→ Work required:
For this exercise, write out exactly, and only, the lines running from the line that contains "2.2], 21), steel);" through the line that contains "bpy.context.scene.collection.objects.link(empty)".

→ Excerpted data:
▬▬▬▬▬▬
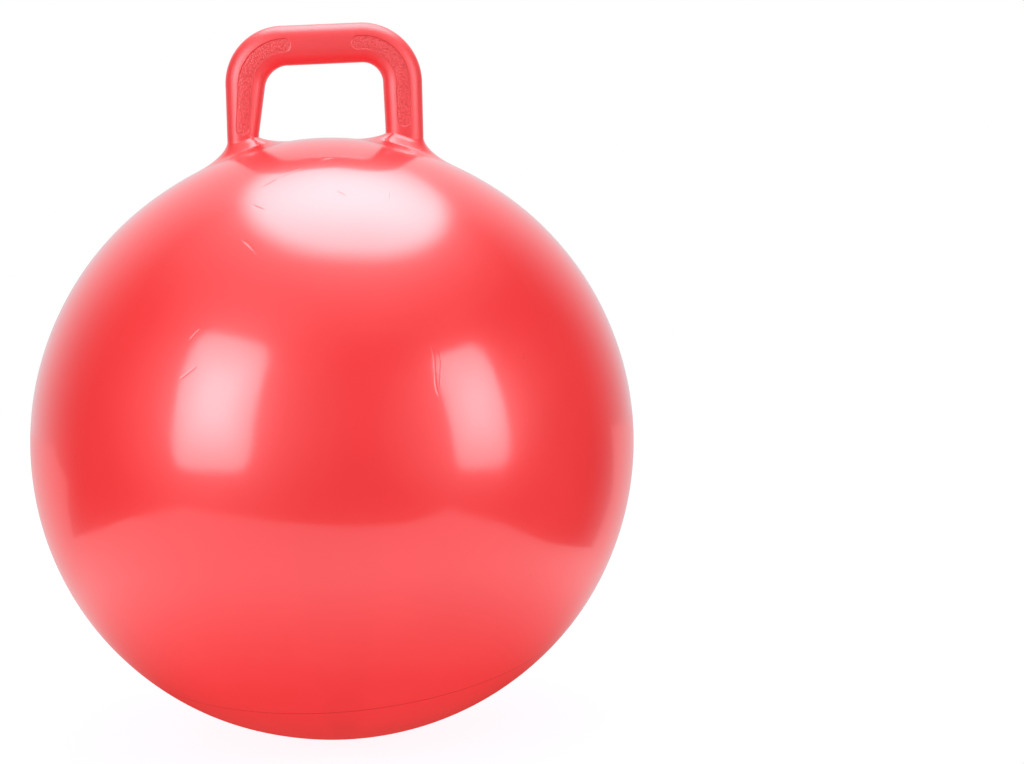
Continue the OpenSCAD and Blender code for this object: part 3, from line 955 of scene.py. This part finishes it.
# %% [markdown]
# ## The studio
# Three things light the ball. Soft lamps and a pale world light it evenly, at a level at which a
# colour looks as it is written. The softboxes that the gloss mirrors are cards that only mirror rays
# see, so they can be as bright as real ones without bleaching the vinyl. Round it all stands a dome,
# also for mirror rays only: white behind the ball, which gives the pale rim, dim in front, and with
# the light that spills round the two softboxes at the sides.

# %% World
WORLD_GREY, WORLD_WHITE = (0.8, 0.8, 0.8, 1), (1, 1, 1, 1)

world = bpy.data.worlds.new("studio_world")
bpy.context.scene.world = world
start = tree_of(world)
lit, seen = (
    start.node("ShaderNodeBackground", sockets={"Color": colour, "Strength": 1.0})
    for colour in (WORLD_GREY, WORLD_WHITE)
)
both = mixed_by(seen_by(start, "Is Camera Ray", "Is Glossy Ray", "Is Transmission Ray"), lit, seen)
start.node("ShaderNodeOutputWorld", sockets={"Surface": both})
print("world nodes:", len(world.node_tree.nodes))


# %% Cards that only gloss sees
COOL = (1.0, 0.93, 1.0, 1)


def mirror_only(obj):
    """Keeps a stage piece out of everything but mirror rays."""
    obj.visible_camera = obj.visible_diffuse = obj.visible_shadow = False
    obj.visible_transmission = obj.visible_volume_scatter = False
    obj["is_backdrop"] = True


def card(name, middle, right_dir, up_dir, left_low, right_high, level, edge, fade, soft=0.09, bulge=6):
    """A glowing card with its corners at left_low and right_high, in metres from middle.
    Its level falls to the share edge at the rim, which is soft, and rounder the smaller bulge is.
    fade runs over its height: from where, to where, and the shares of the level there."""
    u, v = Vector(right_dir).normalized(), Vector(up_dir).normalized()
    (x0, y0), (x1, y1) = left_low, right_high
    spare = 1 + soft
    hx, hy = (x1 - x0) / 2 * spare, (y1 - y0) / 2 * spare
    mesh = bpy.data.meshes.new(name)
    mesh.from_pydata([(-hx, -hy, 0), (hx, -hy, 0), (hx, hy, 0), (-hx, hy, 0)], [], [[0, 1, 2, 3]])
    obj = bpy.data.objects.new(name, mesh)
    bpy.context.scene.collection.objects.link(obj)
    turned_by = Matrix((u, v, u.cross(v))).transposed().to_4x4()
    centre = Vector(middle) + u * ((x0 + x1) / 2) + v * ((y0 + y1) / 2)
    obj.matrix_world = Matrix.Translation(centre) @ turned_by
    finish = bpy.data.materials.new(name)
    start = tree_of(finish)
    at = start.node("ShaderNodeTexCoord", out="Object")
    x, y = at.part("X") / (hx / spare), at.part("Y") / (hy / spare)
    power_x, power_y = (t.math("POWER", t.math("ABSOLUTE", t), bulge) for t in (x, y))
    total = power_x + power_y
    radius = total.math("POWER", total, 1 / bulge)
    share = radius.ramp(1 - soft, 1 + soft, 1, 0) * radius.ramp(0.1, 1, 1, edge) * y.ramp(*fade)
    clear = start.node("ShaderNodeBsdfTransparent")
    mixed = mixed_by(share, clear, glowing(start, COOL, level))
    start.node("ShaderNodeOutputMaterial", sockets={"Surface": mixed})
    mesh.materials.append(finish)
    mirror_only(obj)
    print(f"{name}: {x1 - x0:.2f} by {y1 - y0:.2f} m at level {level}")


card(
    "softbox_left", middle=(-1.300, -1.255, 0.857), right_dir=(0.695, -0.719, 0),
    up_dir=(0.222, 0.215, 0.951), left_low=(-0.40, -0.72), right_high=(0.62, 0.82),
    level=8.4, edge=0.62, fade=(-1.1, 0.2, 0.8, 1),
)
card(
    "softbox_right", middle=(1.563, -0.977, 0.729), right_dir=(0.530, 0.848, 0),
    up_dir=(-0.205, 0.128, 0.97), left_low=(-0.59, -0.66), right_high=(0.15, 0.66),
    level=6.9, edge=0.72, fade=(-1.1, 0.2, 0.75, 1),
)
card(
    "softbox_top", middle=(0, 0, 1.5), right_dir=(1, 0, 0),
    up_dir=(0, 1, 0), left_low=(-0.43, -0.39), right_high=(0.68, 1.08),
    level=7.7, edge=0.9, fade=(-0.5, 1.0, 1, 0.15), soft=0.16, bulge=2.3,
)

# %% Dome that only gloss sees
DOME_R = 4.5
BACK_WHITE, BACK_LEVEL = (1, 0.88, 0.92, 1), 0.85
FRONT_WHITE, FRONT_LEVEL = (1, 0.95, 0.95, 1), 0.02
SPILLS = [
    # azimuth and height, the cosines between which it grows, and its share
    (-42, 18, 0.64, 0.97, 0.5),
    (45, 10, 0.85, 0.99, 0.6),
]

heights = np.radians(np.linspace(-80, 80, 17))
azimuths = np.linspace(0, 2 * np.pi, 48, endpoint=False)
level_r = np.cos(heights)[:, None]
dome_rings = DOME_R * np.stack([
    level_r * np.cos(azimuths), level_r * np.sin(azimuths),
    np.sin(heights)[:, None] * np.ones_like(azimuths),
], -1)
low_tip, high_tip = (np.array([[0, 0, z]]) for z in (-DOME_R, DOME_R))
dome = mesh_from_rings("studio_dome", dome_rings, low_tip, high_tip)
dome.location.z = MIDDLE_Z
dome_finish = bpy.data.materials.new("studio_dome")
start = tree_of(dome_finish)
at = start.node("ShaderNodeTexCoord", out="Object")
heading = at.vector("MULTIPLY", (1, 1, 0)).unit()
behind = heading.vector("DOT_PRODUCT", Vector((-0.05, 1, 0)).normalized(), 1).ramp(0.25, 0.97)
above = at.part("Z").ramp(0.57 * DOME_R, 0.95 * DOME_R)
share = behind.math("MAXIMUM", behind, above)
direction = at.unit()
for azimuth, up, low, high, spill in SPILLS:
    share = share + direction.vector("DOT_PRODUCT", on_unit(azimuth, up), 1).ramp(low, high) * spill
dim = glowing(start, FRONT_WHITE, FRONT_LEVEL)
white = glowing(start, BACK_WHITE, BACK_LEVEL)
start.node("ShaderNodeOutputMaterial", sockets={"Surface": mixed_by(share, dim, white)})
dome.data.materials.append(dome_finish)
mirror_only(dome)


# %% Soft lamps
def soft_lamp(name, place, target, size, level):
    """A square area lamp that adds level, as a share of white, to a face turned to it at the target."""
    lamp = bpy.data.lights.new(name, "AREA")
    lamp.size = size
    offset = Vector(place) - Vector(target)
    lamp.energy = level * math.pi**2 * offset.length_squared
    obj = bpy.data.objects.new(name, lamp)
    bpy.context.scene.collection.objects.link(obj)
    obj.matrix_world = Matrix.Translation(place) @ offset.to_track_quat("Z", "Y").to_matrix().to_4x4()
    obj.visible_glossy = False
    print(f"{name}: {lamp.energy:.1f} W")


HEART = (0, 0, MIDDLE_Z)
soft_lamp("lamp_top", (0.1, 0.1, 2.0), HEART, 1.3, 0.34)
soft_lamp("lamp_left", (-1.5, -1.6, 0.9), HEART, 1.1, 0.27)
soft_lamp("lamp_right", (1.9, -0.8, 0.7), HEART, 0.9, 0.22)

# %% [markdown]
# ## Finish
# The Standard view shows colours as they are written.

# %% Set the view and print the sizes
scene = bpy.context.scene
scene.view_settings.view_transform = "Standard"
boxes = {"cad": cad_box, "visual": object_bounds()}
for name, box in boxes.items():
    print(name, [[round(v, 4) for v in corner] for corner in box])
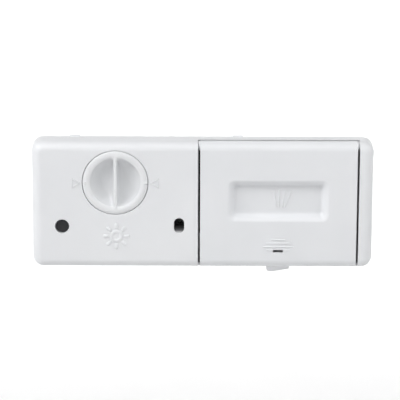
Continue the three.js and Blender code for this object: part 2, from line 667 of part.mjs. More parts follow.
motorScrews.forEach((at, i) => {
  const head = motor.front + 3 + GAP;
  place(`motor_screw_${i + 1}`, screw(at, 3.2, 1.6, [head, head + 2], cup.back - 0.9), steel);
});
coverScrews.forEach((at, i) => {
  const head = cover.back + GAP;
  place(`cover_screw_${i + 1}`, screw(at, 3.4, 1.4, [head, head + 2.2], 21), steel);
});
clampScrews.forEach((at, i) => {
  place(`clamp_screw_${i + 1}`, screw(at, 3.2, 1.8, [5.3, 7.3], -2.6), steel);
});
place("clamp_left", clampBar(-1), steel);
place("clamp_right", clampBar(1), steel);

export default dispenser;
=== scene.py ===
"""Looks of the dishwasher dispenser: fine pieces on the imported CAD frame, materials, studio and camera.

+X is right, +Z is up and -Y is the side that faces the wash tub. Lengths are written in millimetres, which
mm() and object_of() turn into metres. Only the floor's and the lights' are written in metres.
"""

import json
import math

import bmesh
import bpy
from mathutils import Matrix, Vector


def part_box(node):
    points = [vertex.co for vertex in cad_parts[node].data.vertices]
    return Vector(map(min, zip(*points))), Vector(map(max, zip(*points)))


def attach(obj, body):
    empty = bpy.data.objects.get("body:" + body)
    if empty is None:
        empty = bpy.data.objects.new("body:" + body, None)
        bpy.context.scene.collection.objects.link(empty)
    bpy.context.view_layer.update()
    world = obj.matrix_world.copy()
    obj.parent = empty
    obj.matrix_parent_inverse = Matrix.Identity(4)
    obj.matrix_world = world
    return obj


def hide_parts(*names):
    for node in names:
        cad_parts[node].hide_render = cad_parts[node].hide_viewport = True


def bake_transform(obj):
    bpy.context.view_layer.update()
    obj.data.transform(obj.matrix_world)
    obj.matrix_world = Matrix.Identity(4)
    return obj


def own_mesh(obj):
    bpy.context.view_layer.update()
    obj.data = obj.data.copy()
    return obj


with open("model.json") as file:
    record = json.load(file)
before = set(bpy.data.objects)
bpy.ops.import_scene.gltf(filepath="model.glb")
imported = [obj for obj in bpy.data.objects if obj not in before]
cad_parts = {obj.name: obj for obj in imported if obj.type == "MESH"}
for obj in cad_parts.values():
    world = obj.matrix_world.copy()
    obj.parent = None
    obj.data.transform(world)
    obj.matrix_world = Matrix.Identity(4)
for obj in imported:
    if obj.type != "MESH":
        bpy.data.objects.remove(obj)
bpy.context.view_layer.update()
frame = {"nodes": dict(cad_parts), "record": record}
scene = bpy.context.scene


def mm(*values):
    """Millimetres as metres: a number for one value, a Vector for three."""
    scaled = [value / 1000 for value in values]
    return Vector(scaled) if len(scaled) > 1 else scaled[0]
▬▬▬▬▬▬
→ Full solution:
  place(`cover_screw_${i + 1}`, screw(at, 3.4, 1.4, [head, head + 2.2], 21), steel);
});
clampScrews.forEach((at, i) => {
  place(`clamp_screw_${i + 1}`, screw(at, 3.2, 1.8, [5.3, 7.3], -2.6), steel);
});
place("clamp_left", clampBar(-1), steel);
place("clamp_right", clampBar(1), steel);

export default dispenser;
=== scene.py ===
"""Looks of the dishwasher dispenser: fine pieces on the imported CAD frame, materials, studio and camera.

+X is right, +Z is up and -Y is the side that faces the wash tub. Lengths are written in millimetres, which
mm() and object_of() turn into metres. Only the floor's and the lights' are written in metres.
"""

import json
import math

import bmesh
import bpy
from mathutils import Matrix, Vector


def part_box(node):
    points = [vertex.co for vertex in cad_parts[node].data.vertices]
    return Vector(map(min, zip(*points))), Vector(map(max, zip(*points)))


def attach(obj, body):
    empty = bpy.data.objects.get("body:" + body)
    if empty is None:
        empty = bpy.data.objects.new("body:" + body, None)
        bpy.context.scene.collection.objects.link(empty)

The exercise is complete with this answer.